Wednesday, December 24, 2008

A La Carte mentioned in Philippine Daily Inquirer

Another Google Alert: (To those who don't know, Google has a feature wherein they alert you if your name is mentioned in the internet - that would be publications,news, blogs, etc.)

Country Cooking
Quietly promoting Filipino cooking


By Micky Fenix
Philippine Daily Inquirer
First Posted 16:15:00 12/24/2008

Filed Under: Lifestyle & Leisure, Food

IT was also her matter-of-fact manner of doing her daily cooking chore that taught me to do what I’m supposed to do the best way I can, but quietly.

This column may be regarded as not really a quiet way to accomplish my advocacy—to make the cooking of our country known to compatriots as well as to the world in general. But it is working quietly in the sense that the effort is done with countless others but isn’t organized. All of us go about the task in our own way whether in writing or in cooking.

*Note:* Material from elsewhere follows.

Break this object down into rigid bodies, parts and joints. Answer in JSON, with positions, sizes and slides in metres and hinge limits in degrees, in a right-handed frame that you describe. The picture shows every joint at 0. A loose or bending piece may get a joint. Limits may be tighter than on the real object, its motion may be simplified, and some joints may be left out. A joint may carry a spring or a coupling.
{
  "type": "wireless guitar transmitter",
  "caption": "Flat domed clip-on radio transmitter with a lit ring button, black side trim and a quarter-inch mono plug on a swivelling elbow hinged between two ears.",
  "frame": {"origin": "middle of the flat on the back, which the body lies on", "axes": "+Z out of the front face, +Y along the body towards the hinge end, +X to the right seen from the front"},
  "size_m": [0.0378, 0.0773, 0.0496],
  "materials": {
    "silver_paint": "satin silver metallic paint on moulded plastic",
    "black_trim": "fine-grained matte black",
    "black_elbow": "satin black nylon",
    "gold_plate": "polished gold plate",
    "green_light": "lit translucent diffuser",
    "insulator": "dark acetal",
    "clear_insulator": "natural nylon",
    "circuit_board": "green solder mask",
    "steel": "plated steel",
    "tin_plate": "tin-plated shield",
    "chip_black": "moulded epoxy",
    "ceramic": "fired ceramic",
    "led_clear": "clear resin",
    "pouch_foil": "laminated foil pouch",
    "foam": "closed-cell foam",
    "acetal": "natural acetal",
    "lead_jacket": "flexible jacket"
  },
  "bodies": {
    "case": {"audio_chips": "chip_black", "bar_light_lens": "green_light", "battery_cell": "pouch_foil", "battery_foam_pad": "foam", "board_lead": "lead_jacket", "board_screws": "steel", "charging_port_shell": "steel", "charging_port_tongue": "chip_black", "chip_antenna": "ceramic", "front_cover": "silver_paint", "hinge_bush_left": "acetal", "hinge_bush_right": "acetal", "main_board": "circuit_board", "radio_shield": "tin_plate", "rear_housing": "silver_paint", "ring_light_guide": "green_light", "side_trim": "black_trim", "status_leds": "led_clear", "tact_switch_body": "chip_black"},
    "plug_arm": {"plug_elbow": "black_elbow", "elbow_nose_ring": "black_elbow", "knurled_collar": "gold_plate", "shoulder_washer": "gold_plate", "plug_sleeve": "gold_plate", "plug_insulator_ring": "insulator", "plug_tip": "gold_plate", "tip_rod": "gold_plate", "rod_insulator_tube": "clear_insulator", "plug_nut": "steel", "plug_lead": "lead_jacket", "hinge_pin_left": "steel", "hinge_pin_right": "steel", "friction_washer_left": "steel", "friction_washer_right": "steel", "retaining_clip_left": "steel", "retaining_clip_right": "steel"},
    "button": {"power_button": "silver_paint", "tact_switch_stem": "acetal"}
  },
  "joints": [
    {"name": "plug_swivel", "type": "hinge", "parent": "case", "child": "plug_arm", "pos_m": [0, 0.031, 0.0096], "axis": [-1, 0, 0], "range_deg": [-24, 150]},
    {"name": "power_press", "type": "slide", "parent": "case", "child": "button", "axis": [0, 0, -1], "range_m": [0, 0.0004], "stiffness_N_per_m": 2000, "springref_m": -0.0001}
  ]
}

Some of those like-minded people were at the launch of the book “Kulinarya: A Guidebook to Philippine Cuisine.” In the program they were cited for promoting Filipino cooking, many of them at their restaurants, proving that serving our dishes is a viable business.

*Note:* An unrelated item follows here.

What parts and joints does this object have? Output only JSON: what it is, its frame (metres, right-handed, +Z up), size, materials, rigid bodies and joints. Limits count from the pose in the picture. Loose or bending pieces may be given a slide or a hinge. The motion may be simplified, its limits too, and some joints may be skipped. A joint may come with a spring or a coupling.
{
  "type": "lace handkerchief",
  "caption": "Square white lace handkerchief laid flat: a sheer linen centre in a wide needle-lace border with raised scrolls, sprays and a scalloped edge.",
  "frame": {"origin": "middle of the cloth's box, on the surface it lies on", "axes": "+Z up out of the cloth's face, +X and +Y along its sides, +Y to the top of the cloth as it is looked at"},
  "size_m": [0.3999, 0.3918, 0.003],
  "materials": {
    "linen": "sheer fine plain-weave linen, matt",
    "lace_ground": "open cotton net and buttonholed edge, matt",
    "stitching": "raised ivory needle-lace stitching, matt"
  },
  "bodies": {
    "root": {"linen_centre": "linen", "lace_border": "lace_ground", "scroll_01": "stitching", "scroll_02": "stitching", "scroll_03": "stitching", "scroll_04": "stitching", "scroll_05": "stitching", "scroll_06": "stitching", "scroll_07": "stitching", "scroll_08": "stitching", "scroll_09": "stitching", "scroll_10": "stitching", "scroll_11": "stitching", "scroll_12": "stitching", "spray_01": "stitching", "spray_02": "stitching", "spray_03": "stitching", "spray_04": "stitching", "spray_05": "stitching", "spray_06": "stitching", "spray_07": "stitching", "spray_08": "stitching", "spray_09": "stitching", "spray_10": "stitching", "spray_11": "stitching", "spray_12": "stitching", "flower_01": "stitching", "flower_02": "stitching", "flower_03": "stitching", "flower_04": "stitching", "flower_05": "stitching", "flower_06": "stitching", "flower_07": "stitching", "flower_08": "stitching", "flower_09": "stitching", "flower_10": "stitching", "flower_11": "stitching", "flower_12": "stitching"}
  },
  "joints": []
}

Among those was Nora Villanueva Daza, acknowledged to be the first multimedia culinary personality (print, TV, radio) and the first restaurateur to bring our cooking to Europe.

Aux Iles Philippines was established by Nora Daza in Paris in the early 1970s. That is a wonder considering how Asian ingredients weren’t available everywhere as they are now. And it was a fine dining place, not a carinderia or turo-turo which was the way restaurants serving Filipino food was always presented during that time and even up to the 1990s.

Daza likes to point out the restaurant had an indoor garden which was very unusual for a Paris restaurant at the time. Her food also merited high honors in the French Michelin Guide as well as in the Gault-Millau Le Guide de Paris.

Among her accomplishments, Daza seemed proudest of Aux Iles Philippines as she told her guests at the party celebrating her 80th birthday attended by many of her friends and relatives who shared their experiences about her as neighbor, workmate, mother, grandmother, mother-in-law, ninang.

Many of us who work to have our food known don’t have such a grand operation as Aux Iles Philippines. Yet little by little we let the world sit up and take notice. Thanks to Gourmand World Cookbook Award winners like Felice Sta. Maria’s “The Governor General’s Kitchen,” Cecilia Manguerra Brainard and Marily Orosa’s “A la Carte: Food and Fiction,” and a book I’m proud to be a part of, “Foodlore and Flavours: Inside the Southeast Asian Kitchen” edited by Tan Su Lyn.

Thanks also to “Memories of Philippine Kitchens” by Amy Besa and Romy Dorotan that won the prestigious Grigson Award, the most coveted prize at the International Association of Culinary Professionals convention.

Little by little the efforts to promote our cooking are bearing fruit. Take a look at the December issue of Saveur, one of the best culinary magazines in the United States, where Christmas in Pampanga was a feature story. This was written by Robin Eckhardt who tapped her friend Marc Medina to show her the holiday feasting and simple pleasures at his family’s Mt. Arayat home.

Street food

My piece on street food produced e-mails that complained about my using the word “dirty” for local ice cream. One said that for someone who promoted local cooking, the term was derogatory to the industry.

I forgot that not all readers are of my generation, a group that isn’t classified alphabetically (as in X, Y, Z) but can be described in polite terms as “of a certain age.”

And one reader reminded me that the Internet version of this column is read also by non-Filipinos who might take the “dirty” description literally.

So let me put “dirty” in context. The women of my generation who studied in Catholic schools regard the word with some fondness because it reminds us of our colegiala years when the nuns’ pronouncements were infallible.

“Dirty” was how the nuns called ice cream produced by small outfits, some just home-based, because they presumed that the process may not be as hygienic as those produced by big corporations.

But “dirty” couldn’t kill my love for local ice cream. I never pass up the chance of buying whenever a cart is encountered.

There was an unforgettable incident where I was admonished by my mother, a colegiala herself, about buying from the ice-cream man outside the house. She said something bad would happen.

I presumed she meant a bum stomach or something like that. I laughed that off and bought two cones as my husband also loves the stuff.

On the first lick the earth shook. It was the earthquake that destroyed much of Baguio. I couldn’t believe that my mother was right again.

Thank you readers for reminding me how I have to think and write for a global audience.